*3D code data*:
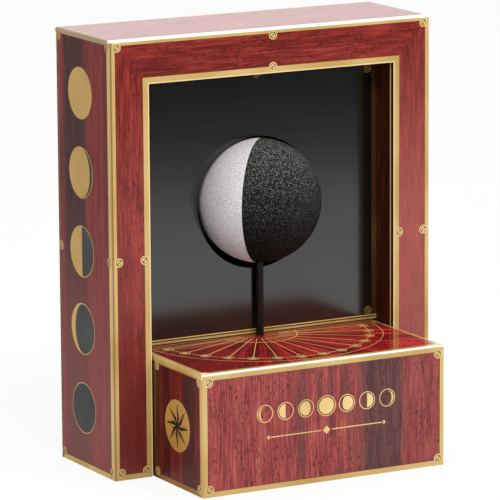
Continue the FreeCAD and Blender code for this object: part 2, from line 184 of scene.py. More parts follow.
# Ornament in the middle of the base's front: a row of moons over a thin rule.
ORNAMENT_X = 0.5 * mm
ORNAMENT_Z = 30.5 * mm
ORNAMENT_PITCH = 9.2 * mm
ORNAMENT_RADIUS = 3.3 * mm
ORNAMENT_MIDDLE_RADIUS = 1.18 * ORNAMENT_RADIUS
ORNAMENT_RIM = 0.3 * mm
ORNAMENT_DISC_SHARE = 0.86
ORNAMENT_LIT_SHARES = (-0.7, 0.0, 0.7, 1.0, 0.7, 0.0, -0.7)
RULE_Z = 20.8 * mm
RULE_HALF = 26.0 * mm
RULE_BAR = 0.9 * RULE_HALF
RULE_BAR_MIDDLE = 0.55 * RULE_HALF
RULE_WIDTH = 0.4 * mm
RULE_END = 1.2 * mm
RULE_DIAMOND = 2.4 * mm

# The ball's grain, and in millimetres from what height up, and over what rise, its flock gets more and more
# painted glints and painted sheen.
GRAIN_DEPTH = 0.07 * mm
GRAIN_SIZE = 0.62 * mm
BALL_CUT = 0.0001 * mm
FLOCK_LOW = 86.0
FLOCK_GLINT_RISE = 38.0

# The paper that the clock stands on, a hair under it. It turns dim FLOOR_IN_FRONT millimetres in front.
FLOOR_HALF = 8.0
FLOOR_GAP = 0.05 * mm
FLOOR_IN_FRONT = 530.0
FLOOR_GLOW = 1.02
FLOOR_SEEN_SHARE = 0.86
FLOOR_MIRRORED_SHARE = 0.6

# The lamps, from the middle of the clock, and the room, which is brighter behind and overhead.
KEY_PLACE = Vector((0.7, -0.95, 1.15))
KEY_ACROSS = 0.8
KEY_POWER = 11.0
FILL_PLACE = Vector((-0.3, -1.0, 1.1))
FILL_ACROSS = 0.5
FILL_POWER = 11.0
ROOM_LEAN = (-0.12, 0.4, 0.32)
ROOM_LEVEL = 0.56


def size(node):
    """The lowest and highest corner of a node, in millimetres."""
    low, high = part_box(node)
    return low * PER_MM, high * PER_MM


CASE_HALF = size("case_front_right_stile")[1].x
CASE_TOP = size("case_front_top_rail")[1].z
CASE_FRONT = size("case_front_top_rail")[0].y
CASE_BACK = size("case_back")[1].y
CASE_SIDE = size("case_right_side")[1].x
WINDOW_HALF = size("case_front_right_stile")[0].x
WINDOW_TOP = size("case_front_top_rail")[0].z
BASE_HALF = size("dial_plate")[1].x
BASE_TOP = size("dial_plate")[1].z
BASE_FRONT = size("dial_plate")[0].y
BASE_FACE = size("base_front")[0].y
PANEL_Y = size("backdrop_panel")[0].y
PANEL_FOOT = size("backdrop_panel")[0].z
STEM_Y = (size("stem")[0].y + size("stem")[1].y) / 2
BASE_ROUNDEL_HEIGHTS = (ROUNDEL_INSET, BASE_TOP * mm - ROUNDEL_INSET - BASE_ROUNDEL_DROP)

# The sign of X on each side, and the side's name.
SIDES = {-1: "left", 1: "right"}


def srgb(red, green, blue):
    """A colour given as 0 to 255, as the shader takes it."""
    def linear(level):
        level /= 255
        return level / 12.92 if level <= 0.04045 else ((level + 0.055) / 1.055) ** 2.4
    return (linear(red), linear(green), linear(blue), 1.0)


# Gilt and ink, each as a dark, a middle and a bright tone.
GILT_TONES = (srgb(182, 144, 78), srgb(198, 164, 100), srgb(212, 182, 122))
# Painted shade: a dimmed copy of the gilt for the borders on the base's sides.
SHADED_BASE_SIDE_GILT = (srgb(132, 88, 28), srgb(164, 118, 50), srgb(190, 146, 72))
BRIGHT_GILT_TONES = (srgb(226, 184, 104), srgb(240, 204, 128), srgb(250, 222, 156))
FIGURE_GILT = (srgb(204, 170, 104), srgb(222, 190, 124), srgb(234, 206, 144))
# Painted shade: a darker copy of the gilt for the discs and screw heads on the case's sides.
SHADED_SIDE_GILT = (srgb(176, 138, 70), srgb(190, 152, 82), srgb(202, 164, 94))
# Painted shade: a dimmed copy of the gilt for the compass medallions on the base's sides.
SHADED_MEDAL_GILT = (srgb(166, 118, 50), srgb(184, 134, 62), srgb(200, 152, 78))
# Painted shade: dark copies of the gilt for the panel's border and screw heads, in the niche.
SHADED_PANEL_GILT = (srgb(56, 36, 10), srgb(72, 48, 15), srgb(92, 66, 25))
SHADED_PANEL_ROUNDEL_GILT = (srgb(120, 90, 42), srgb(146, 112, 56), srgb(168, 134, 74))
LINE_INK = (srgb(36, 18, 6), srgb(48, 26, 10), srgb(62, 36, 16))
NIGHT_INK = (srgb(40, 40, 39), srgb(48, 48, 47), srgb(58, 58, 56))
NUMBER_INK = (srgb(24, 14, 10), srgb(34, 20, 14), srgb(46, 28, 20))

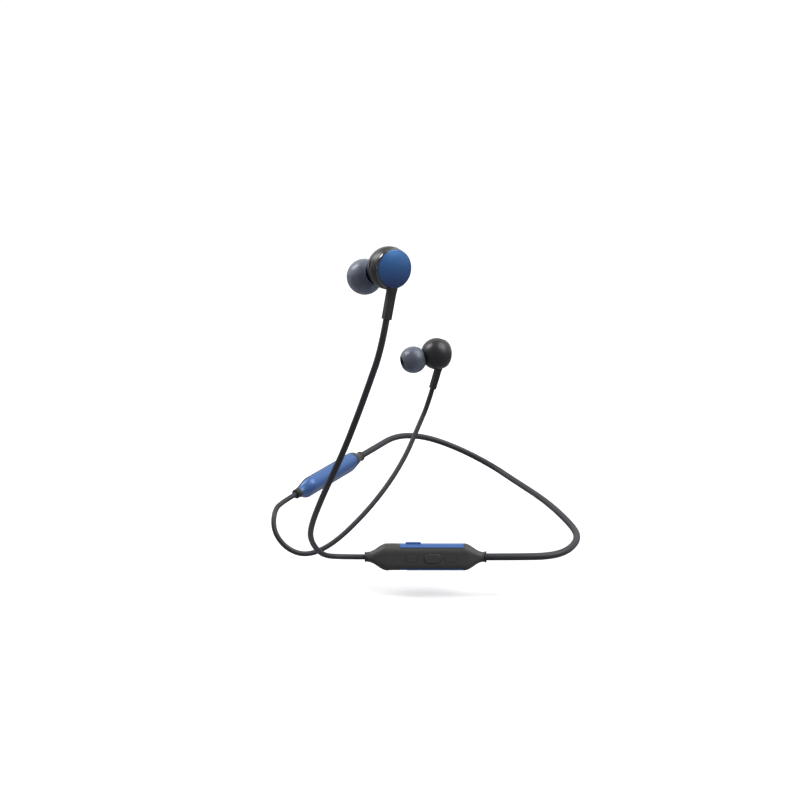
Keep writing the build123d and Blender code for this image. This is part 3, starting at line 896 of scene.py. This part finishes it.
def floor():
    """White paper that reaches the horizon, and that throws less light back up than it shows."""
    mesh = bpy.data.meshes.new("floor")
    corners = [(x * FLOOR_REACH, y * FLOOR_REACH, FLOOR_Z * MM)
               for x, y in ((-1, -1), (1, -1), (1, 1), (-1, 1))]
    mesh.from_pydata(corners, [], [(0, 1, 2, 3)])
    made = Nodes("paper_floor", (PAPER, PAPER, PAPER), 0.9)
    paper = made.ramp(made.noise(120, 3), PAPER - PAPER_VARIES, PAPER + PAPER_VARIES)
    seen = made.tree.nodes.new("ShaderNodeLightPath").outputs["Is Camera Ray"]
    seen_or_bounced = made.mix("MIX", seen)
    seen_or_bounced.inputs["A"].default_value = BOUNCE
    made.link(paper, seen_or_bounced.inputs["B"])
    made.colour(seen_or_bounced.outputs["Result"])
    mesh.materials.append(made.material)
    piece = bpy.data.objects.new("floor", mesh)
    bpy.context.scene.collection.objects.link(piece)


def add_light(name, kind, place, aim, energy, **settings):
    """A light at place that looks at aim, both in metres, and that the camera doesn't see."""
    data = bpy.data.lights.new(name, kind)
    data.energy = energy
    for setting, value in settings.items():
        setattr(data, setting, value)
    light = bpy.data.objects.new(name, data)
    light.location = place
    light.rotation_euler = (Vector(aim) - Vector(place)).to_track_quat("-Z", "Y").to_euler()
    light.visible_camera = False
    bpy.context.scene.collection.objects.link(light)


MIDDLE = (-0.06, -0.09, 0.07)


def softbox(name, direction, distance, size, radiance):
    """A rectangular light that looks equally bright wherever it is reflected."""
    place = Vector(MIDDLE) + Vector(direction).normalized() * distance
    energy = radiance * math.pi * size[0] * size[1]
    add_light(name, "AREA", place, MIDDLE, energy, shape="RECTANGLE", size=size[0], size_y=size[1])


def studio_world():
    """White behind and below the object, and dimmer overhead and in front."""
    white, grey = (1.02, 1.02, 1.02, 1), (0.36, 0.36, 0.36, 1)
    sky = bpy.data.worlds.new("studio")
    sky.use_nodes = True
    tree = sky.node_tree
    direction = tree.nodes.new("ShaderNodeTexCoord").outputs["Generated"]
    facing = tree.nodes.new("ShaderNodeVectorMath")
    facing.operation = "DOT_PRODUCT"
    facing.inputs[1].default_value = (0, -0.8, 0.6)
    tree.links.new(direction, facing.inputs[0])
    dimming = tree.nodes.new("ShaderNodeValToRGB")
    bright, dim = dimming.color_ramp.elements
    bright.position, bright.color = 0.02, white
    dim.position, dim.color = 0.4, grey
    tree.links.new(facing.outputs["Value"], dimming.inputs["Fac"])
    tree.links.new(dimming.outputs["Color"], tree.nodes["Background"].inputs["Color"])
    bpy.context.scene.world = sky


floor()
studio_world()
add_light("overhead_sun", "SUN", (0.6, -0.12, 1.0), (0, 0, 0.04), 2.7, angle=math.radians(46))
softbox("right_softbox", (0.8, -0.35, 0.55), 0.9, (0.6, 0.4), 2.0)
softbox("left_softbox", (-0.67, 0.19, 0.72), 0.8, (0.26, 0.4), 14)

*The exercise*: Exact reproduction is required: output the lines from the start of the entries above through the line with "FLOCK_GLINT_RISE = 38.0".

*Response to this exercise*:
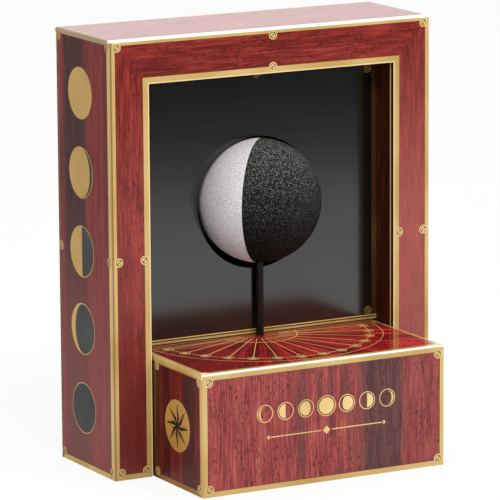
Continue the FreeCAD and Blender code for this object: part 2, from line 184 of scene.py. More parts follow.
# Ornament in the middle of the base's front: a row of moons over a thin rule.
ORNAMENT_X = 0.5 * mm
ORNAMENT_Z = 30.5 * mm
ORNAMENT_PITCH = 9.2 * mm
ORNAMENT_RADIUS = 3.3 * mm
ORNAMENT_MIDDLE_RADIUS = 1.18 * ORNAMENT_RADIUS
ORNAMENT_RIM = 0.3 * mm
ORNAMENT_DISC_SHARE = 0.86
ORNAMENT_LIT_SHARES = (-0.7, 0.0, 0.7, 1.0, 0.7, 0.0, -0.7)
RULE_Z = 20.8 * mm
RULE_HALF = 26.0 * mm
RULE_BAR = 0.9 * RULE_HALF
RULE_BAR_MIDDLE = 0.55 * RULE_HALF
RULE_WIDTH = 0.4 * mm
RULE_END = 1.2 * mm
RULE_DIAMOND = 2.4 * mm

# The ball's grain, and in millimetres from what height up, and over what rise, its flock gets more and more
# painted glints and painted sheen.
GRAIN_DEPTH = 0.07 * mm
GRAIN_SIZE = 0.62 * mm
BALL_CUT = 0.0001 * mm
FLOCK_LOW = 86.0
FLOCK_GLINT_RISE = 38.0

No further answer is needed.